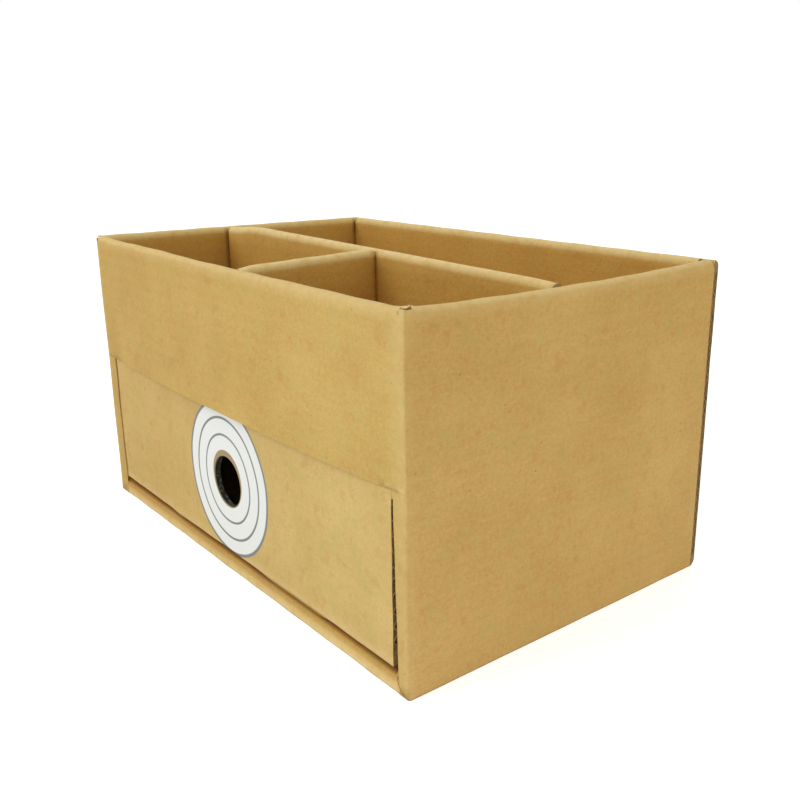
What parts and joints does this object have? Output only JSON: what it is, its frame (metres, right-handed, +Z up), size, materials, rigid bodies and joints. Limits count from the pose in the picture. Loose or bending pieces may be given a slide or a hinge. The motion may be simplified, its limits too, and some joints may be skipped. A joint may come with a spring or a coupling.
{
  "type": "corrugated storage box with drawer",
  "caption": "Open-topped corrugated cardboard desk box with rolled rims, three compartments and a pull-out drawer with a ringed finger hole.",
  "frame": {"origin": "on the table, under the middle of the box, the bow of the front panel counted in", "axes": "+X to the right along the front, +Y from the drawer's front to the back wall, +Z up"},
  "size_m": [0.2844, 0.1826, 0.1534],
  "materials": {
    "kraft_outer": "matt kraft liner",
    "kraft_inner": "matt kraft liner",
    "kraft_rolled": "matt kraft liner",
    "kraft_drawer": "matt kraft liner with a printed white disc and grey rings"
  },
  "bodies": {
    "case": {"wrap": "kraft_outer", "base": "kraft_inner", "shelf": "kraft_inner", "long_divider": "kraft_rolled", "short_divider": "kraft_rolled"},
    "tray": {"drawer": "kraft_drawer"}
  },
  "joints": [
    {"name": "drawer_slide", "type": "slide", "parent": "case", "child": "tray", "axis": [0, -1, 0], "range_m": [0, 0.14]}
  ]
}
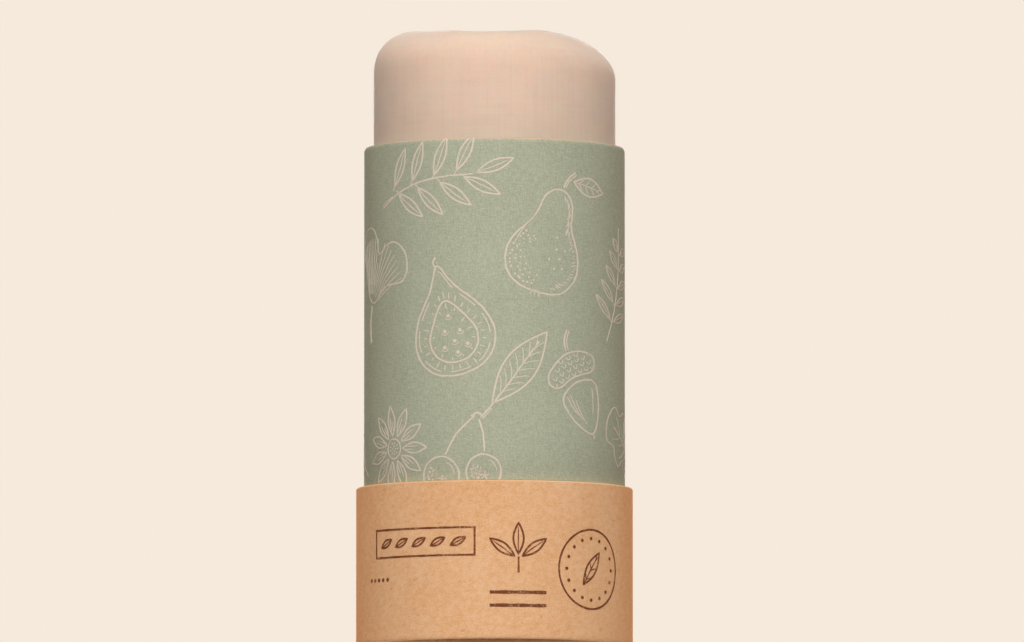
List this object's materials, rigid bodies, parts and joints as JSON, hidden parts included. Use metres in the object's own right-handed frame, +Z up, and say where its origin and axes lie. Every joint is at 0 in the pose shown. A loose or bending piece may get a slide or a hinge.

▬▬▬▬▬▬

◆ **Set problem**
Please reproduce each line exactly as written.

◆ **Task answer**
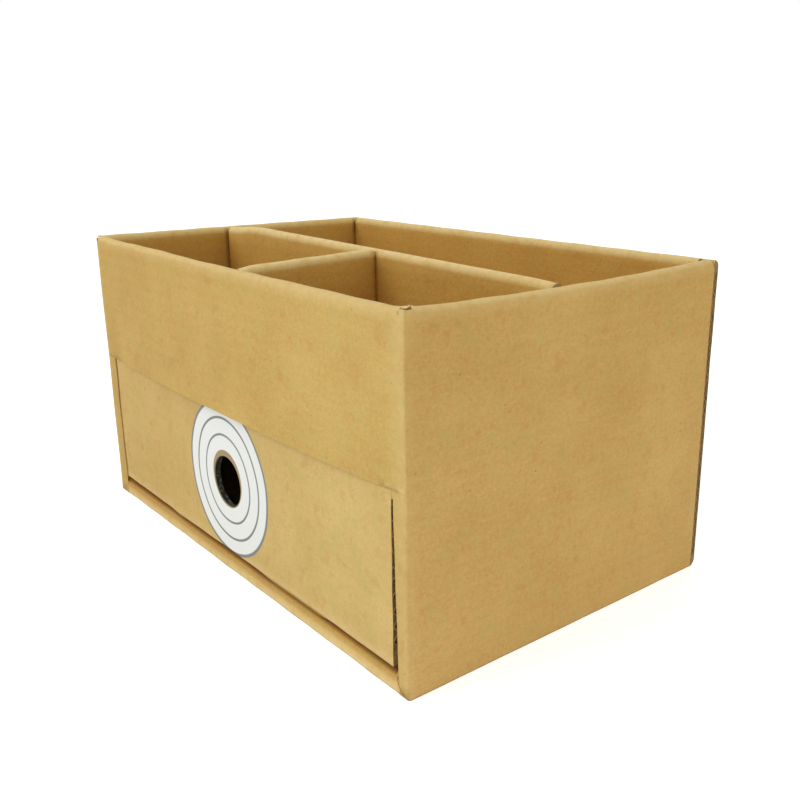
What parts and joints does this object have? Output only JSON: what it is, its frame (metres, right-handed, +Z up), size, materials, rigid bodies and joints. Limits count from the pose in the picture. Loose or bending pieces may be given a slide or a hinge. The motion may be simplified, its limits too, and some joints may be skipped. A joint may come with a spring or a coupling.
{
  "type": "corrugated storage box with drawer",
  "caption": "Open-topped corrugated cardboard desk box with rolled rims, three compartments and a pull-out drawer with a ringed finger hole.",
  "frame": {"origin": "on the table, under the middle of the box, the bow of the front panel counted in", "axes": "+X to the right along the front, +Y from the drawer's front to the back wall, +Z up"},
  "size_m": [0.2844, 0.1826, 0.1534],
  "materials": {
    "kraft_outer": "matt kraft liner",
    "kraft_inner": "matt kraft liner",
    "kraft_rolled": "matt kraft liner",
    "kraft_drawer": "matt kraft liner with a printed white disc and grey rings"
  },
  "bodies": {
    "case": {"wrap": "kraft_outer", "base": "kraft_inner", "shelf": "kraft_inner", "long_divider": "kraft_rolled", "short_divider": "kraft_rolled"},
    "tray": {"drawer": "kraft_drawer"}
  },
  "joints": [
    {"name": "drawer_slide", "type": "slide", "parent": "case", "child": "tray", "axis": [0, -1, 0], "range_m": [0, 0.14]}
  ]
}
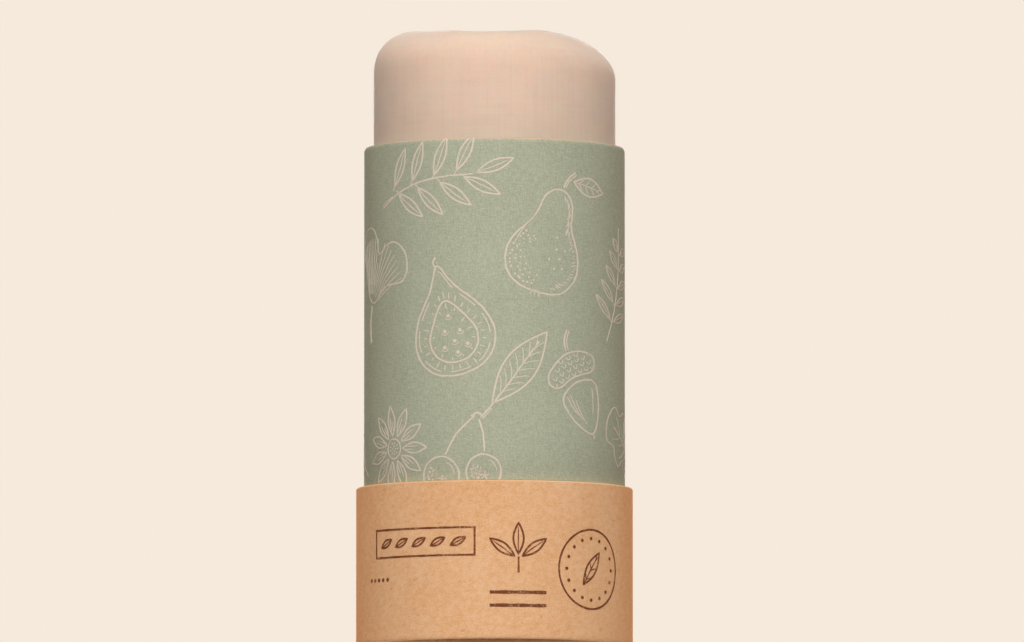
List this object's materials, rigid bodies, parts and joints as JSON, hidden parts included. Use metres in the object's own right-handed frame, +Z up, and say where its origin and axes lie. Every joint is at 0 in the pose shown. A loose or bending piece may get a slide or a hinge.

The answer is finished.